A.1.3. Intrusive Modeling Tools

Schematron is the only XML schema language that doesn't base its validation on a model of the class of the documents that are considered valid. All the other XML schema languages describe the structure of the valid documents (which is where the name "schema" comes from). The lack of expressiveness of their description languages can be another threat to the diversity of XML vocabularies since the structures, which cannot be described with one of the major XML schema languages, might become deprecated automatically. Unfortunately, this will likely be the case with the W3C XML Schema, in which expressiveness can be considered medium. Some existing vocabularies, such as RSS 1.0 and WebDAV, cannot be described with W3C XML Schema.

One may argue whether such and such a structure, which cannot be described by such and such a language, is good practice or not. However, I think that XML schema languages should be as neutral as possible and not add constraints to those defined by the XML 1.0 and Namespaces in XML Recommendations. XML is still a young technology, and many innovative ways of using it are still to be discovered. Some of them may be jeopardized by the lack of expressiveness of W3C XML Schema.

On the other hand, modeling activity is valuable by itself and its outcome, expressed as a XML schema, can be used to automate or enhance the processing of the XML document or the generation of applications and generic tools, such as Version 2 of XPath and XSLT. The initial version of XQuery will rely on the information provided by XML schemas for advanced features, but also for things as basic as knowing which sort order should be used for each node.

In modeling, we find the same basic differences that can be found between an API (such as the DOM, in which each node is manipulated individually and is highly differentiated) and a model such as XPath, which enables splitting XML documents into sets of nodes ("nodesets"). While RELAX NG (co-authored by James Clark, who was also the editor of XPath 1.0) is based on the definition of patterns (classes of undifferentiated nodesets or containers encapsulating elements, attributes, and text nodes) W3C XML Schema has defined differentiated and different constructions to define elements, attributes, their content (called simple or complex types), and groups of elements or attributes.

Although this differentiation will seem natural when we get used to the W3C XML Schema, it is often useful to remember that those different constructions can be seen as a difference of perspective. Also, elements, attributes, types, and groups are "patterns," as defined by RELAX NG with a different granularity, and can be embedded within each other.

There is also a second consequence to any modeling activity, which is to change our perception of what is modeled. As the outside world is seen differently after Aristotle, Newton, and Einstein, your perception of a given XML document will vary depending upon which XML schema language you use.

A.1.4. Early Binding Tools

Another often mentioned quality of XML is its ability to serve as a base for late binding and highly decoupled systems in which the sender and receiver applications are independent of each other. This late binding ability has two major advantages. The first, which is very practical, is a complete independence between the systems and applications that create the XML document on one side and those that use it on the other side.

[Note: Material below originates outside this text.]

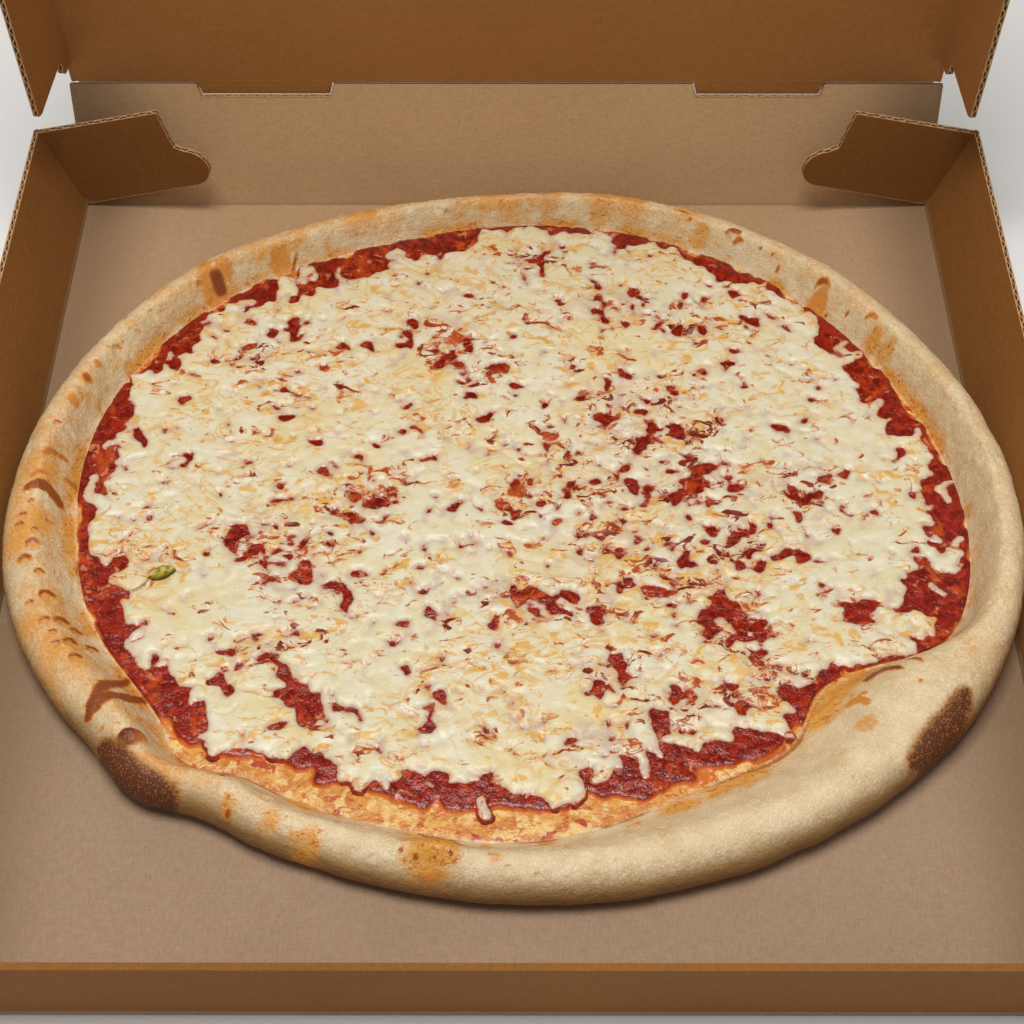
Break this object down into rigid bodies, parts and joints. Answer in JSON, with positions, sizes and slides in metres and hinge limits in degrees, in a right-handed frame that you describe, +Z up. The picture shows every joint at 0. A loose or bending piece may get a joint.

The second, which is more abstract, allows the receiver to apply its own treatment and project its own semantic to "understand" the document, leaving the possibility of adding some value to the sent message.

XML Schema languages may be a danger for late binding approaches, especially those like the W3C XML Schema, which produce a PSVI, since the association of information from the schema is a form of early binding that binds a document to a specific XML schema language (necessary to interpret the document). Here again, this danger seems to be the price of automating the writing of applications to process the documents.